(SOURCE DATA)

::::::::::

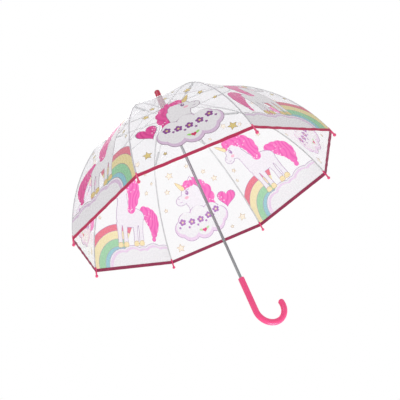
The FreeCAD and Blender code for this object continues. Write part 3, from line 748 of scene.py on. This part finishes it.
def make_hem(panel, side, materials):
    """The binding folded over the hem's edge, with a row of stitches on each face."""
    sign = -1 if side == "left" else 1
    wide = float(canopy.half_width(0.0)) - TIP_ROOM
    stations = np.linspace(0, wide, BINDING_STEPS)
    # points are (across, up the film, off the film, straight down below the film's edge)
    points, cuts, faces, slots = [], [], [], []
    for i, x in enumerate(stations):
        swell = 1 + BINDING_SWELL * math.sin(x * 2 * math.pi / BINDING_WAVE + panel)
        for up, thick in BINDING:
            place = up * HEM_WIDTH
            lift = thick * HEM_THICK / 2 * swell
            points.append((sign * x, max(place, 0.0), lift, min(place, 0.0)))
            cuts.append((sign * x, place, lift))
    around = len(BINDING)
    for i in range(len(stations) - 1):
        for j in range(around):
            a, b = i * around + j, i * around + (j + 1) % around
            faces.append((a, b, b + around, a + around)[::-sign])
            slots.append(OUTER if j < around // 2 else INNER_SHADED)
    last = (len(stations) - 1) * around
    faces += [tuple(range(around))[::sign], tuple(range(last, last + around))[::-sign]]
    slots += [OUTER, OUTER]
    for face in (-1, 1):
        level = face * HEM_THICK / 2 * STITCH_HEIGHT
        for x in np.arange(STITCH_PITCH / 2, wide - STITCH_FREE, STITCH_PITCH):
            first = len(points)
            for dx, dy, dz in STITCH:
                place = (sign * (x + dx * MM), STITCH_LEVEL * HEM_WIDTH + dy * MM)
                points.append((*place, level + dz * MM, 0.0))
                cuts.append((*place, 0))
            for a, b, c in STITCH_FACES:
                faces.append((first + a, first + b, first + c)[::sign])
                slots.append(THREAD)
    data = np.array(points)
    where = canopy.points(data[:, 0], data[:, 1], panel, data[:, 2])
    where[:, 2] += data[:, 3]
    made = mesh_object("hem_%d_%s" % (panel, side), turned(where, panel), faces, materials, slots, cuts)
    fold(made, panel, side, data[:, 0], data[:, 1])
    return made


def make_canopy():
    """Both prints are cut once and used on every other panel."""
    inks = make_print_materials()
    # The binding's inside copy is painted darker than its outside copy, as shade inside the dome.
    hem = [weave("binding_outside", "a01444", "cc2458"), weave("binding_inside_shaded", "781c40", "9c2850"),
           mottled("thread", "a83058", "c04c74", 900, (0.5, 0.7), cut=True)]
    cuts = {"odd": cut_panel(rainbow_pony()), "even": cut_panel(cloud_pony())}
    for panel in range(1, PANELS + 1):
        for side in ("left", "right"):
            make_half(panel, side, cuts["odd" if panel % 2 else "even"], inks, hem)


# ---------------------------------------------------------------- the CAD nodes' finishes
def paint_nodes():
    """A finish for each start of a node's name. The panels' nodes need none, as the film replaces them."""
    steel = mottled("satin_steel", "8a8b8e", "aeafb2", 1.0, (0.26, 0.36), 1.0, (260, 260, 12),
                    relief=0.00001)
    rib_steel = mottled("rib_steel", "c6c8c8", "e2e4e4", 140, (0.34, 0.48), 0.75, relief=0.00002)
    bright = mottled("rivet_steel", "98999c", "c4c5c8", 400, (0.18, 0.3), 1.0)
    pink = mottled("pink_plastic", "f04480", "f64c88", 18, (0.26, 0.34), relief=0.000006, coat=0.15)
    tips = mottled("tip_plastic", "dc3a70", "ec5484", 90, (0.2, 0.3), relief=0.00002, coat=0.3)
    crimson = mottled("crimson_plastic", "b0183e", "be2248", 60, (0.24, 0.32), relief=0.000006, coat=0.2)
    hub = mottled("hub_plastic", "b98a98", "cfa3b0", 80, (0.3, 0.42), relief=0.00003)
    finishes = [("shaft", steel), ("rib_tip_", tips), ("rib_", rib_steel), ("stretcher_", rib_steel),
                ("joint_rivet_", bright), ("handle", pink), ("finial", crimson), ("crown_ring", bright),
                ("runner_ring", bright), ("crown", hub), ("runner", hub), ("film_washer", hub),
                ("stop_pin", bright), ("top_catch", bright), ("bottom_catch", bright)]
    for name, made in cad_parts.items():
        finish = next((m for word, m in finishes if name.startswith(word)), None)
        if finish is None:
            continue
        for slot in made.material_slots:
            slot.material = finish


make_camera()
make_stage()
make_canopy()
paint_nodes()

::::::::::

Output the data above exactly, please, line for line.

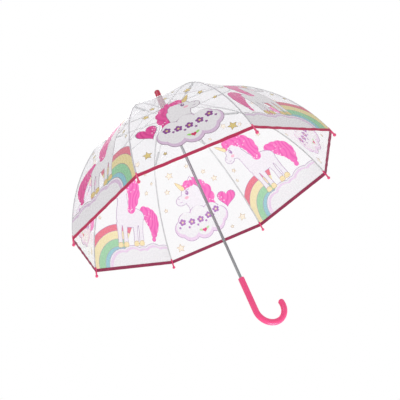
The FreeCAD and Blender code for this object continues. Write part 3, from line 748 of scene.py on. This part finishes it.
def make_hem(panel, side, materials):
    """The binding folded over the hem's edge, with a row of stitches on each face."""
    sign = -1 if side == "left" else 1
    wide = float(canopy.half_width(0.0)) - TIP_ROOM
    stations = np.linspace(0, wide, BINDING_STEPS)
    # points are (across, up the film, off the film, straight down below the film's edge)
    points, cuts, faces, slots = [], [], [], []
    for i, x in enumerate(stations):
        swell = 1 + BINDING_SWELL * math.sin(x * 2 * math.pi / BINDING_WAVE + panel)
        for up, thick in BINDING:
            place = up * HEM_WIDTH
            lift = thick * HEM_THICK / 2 * swell
            points.append((sign * x, max(place, 0.0), lift, min(place, 0.0)))
            cuts.append((sign * x, place, lift))
    around = len(BINDING)
    for i in range(len(stations) - 1):
        for j in range(around):
            a, b = i * around + j, i * around + (j + 1) % around
            faces.append((a, b, b + around, a + around)[::-sign])
            slots.append(OUTER if j < around // 2 else INNER_SHADED)
    last = (len(stations) - 1) * around
    faces += [tuple(range(around))[::sign], tuple(range(last, last + around))[::-sign]]
    slots += [OUTER, OUTER]
    for face in (-1, 1):
        level = face * HEM_THICK / 2 * STITCH_HEIGHT
        for x in np.arange(STITCH_PITCH / 2, wide - STITCH_FREE, STITCH_PITCH):
            first = len(points)
            for dx, dy, dz in STITCH:
                place = (sign * (x + dx * MM), STITCH_LEVEL * HEM_WIDTH + dy * MM)
                points.append((*place, level + dz * MM, 0.0))
                cuts.append((*place, 0))
            for a, b, c in STITCH_FACES:
                faces.append((first + a, first + b, first + c)[::sign])
                slots.append(THREAD)
    data = np.array(points)
    where = canopy.points(data[:, 0], data[:, 1], panel, data[:, 2])
    where[:, 2] += data[:, 3]
    made = mesh_object("hem_%d_%s" % (panel, side), turned(where, panel), faces, materials, slots, cuts)
    fold(made, panel, side, data[:, 0], data[:, 1])
    return made


def make_canopy():
    """Both prints are cut once and used on every other panel."""
    inks = make_print_materials()
    # The binding's inside copy is painted darker than its outside copy, as shade inside the dome.
    hem = [weave("binding_outside", "a01444", "cc2458"), weave("binding_inside_shaded", "781c40", "9c2850"),
           mottled("thread", "a83058", "c04c74", 900, (0.5, 0.7), cut=True)]
    cuts = {"odd": cut_panel(rainbow_pony()), "even": cut_panel(cloud_pony())}
    for panel in range(1, PANELS + 1):
        for side in ("left", "right"):
            make_half(panel, side, cuts["odd" if panel % 2 else "even"], inks, hem)


# ---------------------------------------------------------------- the CAD nodes' finishes
def paint_nodes():
    """A finish for each start of a node's name. The panels' nodes need none, as the film replaces them."""
    steel = mottled("satin_steel", "8a8b8e", "aeafb2", 1.0, (0.26, 0.36), 1.0, (260, 260, 12),
                    relief=0.00001)
    rib_steel = mottled("rib_steel", "c6c8c8", "e2e4e4", 140, (0.34, 0.48), 0.75, relief=0.00002)
    bright = mottled("rivet_steel", "98999c", "c4c5c8", 400, (0.18, 0.3), 1.0)
    pink = mottled("pink_plastic", "f04480", "f64c88", 18, (0.26, 0.34), relief=0.000006, coat=0.15)
    tips = mottled("tip_plastic", "dc3a70", "ec5484", 90, (0.2, 0.3), relief=0.00002, coat=0.3)
    crimson = mottled("crimson_plastic", "b0183e", "be2248", 60, (0.24, 0.32), relief=0.000006, coat=0.2)
    hub = mottled("hub_plastic", "b98a98", "cfa3b0", 80, (0.3, 0.42), relief=0.00003)
    finishes = [("shaft", steel), ("rib_tip_", tips), ("rib_", rib_steel), ("stretcher_", rib_steel),
                ("joint_rivet_", bright), ("handle", pink), ("finial", crimson), ("crown_ring", bright),
                ("runner_ring", bright), ("crown", hub), ("runner", hub), ("film_washer", hub),
                ("stop_pin", bright), ("top_catch", bright), ("bottom_catch", bright)]
    for name, made in cad_parts.items():
        finish = next((m for word, m in finishes if name.startswith(word)), None)
        if finish is None:
            continue
        for slot in made.material_slots:
            slot.material = finish


make_camera()
make_stage()
make_canopy()
paint_nodes()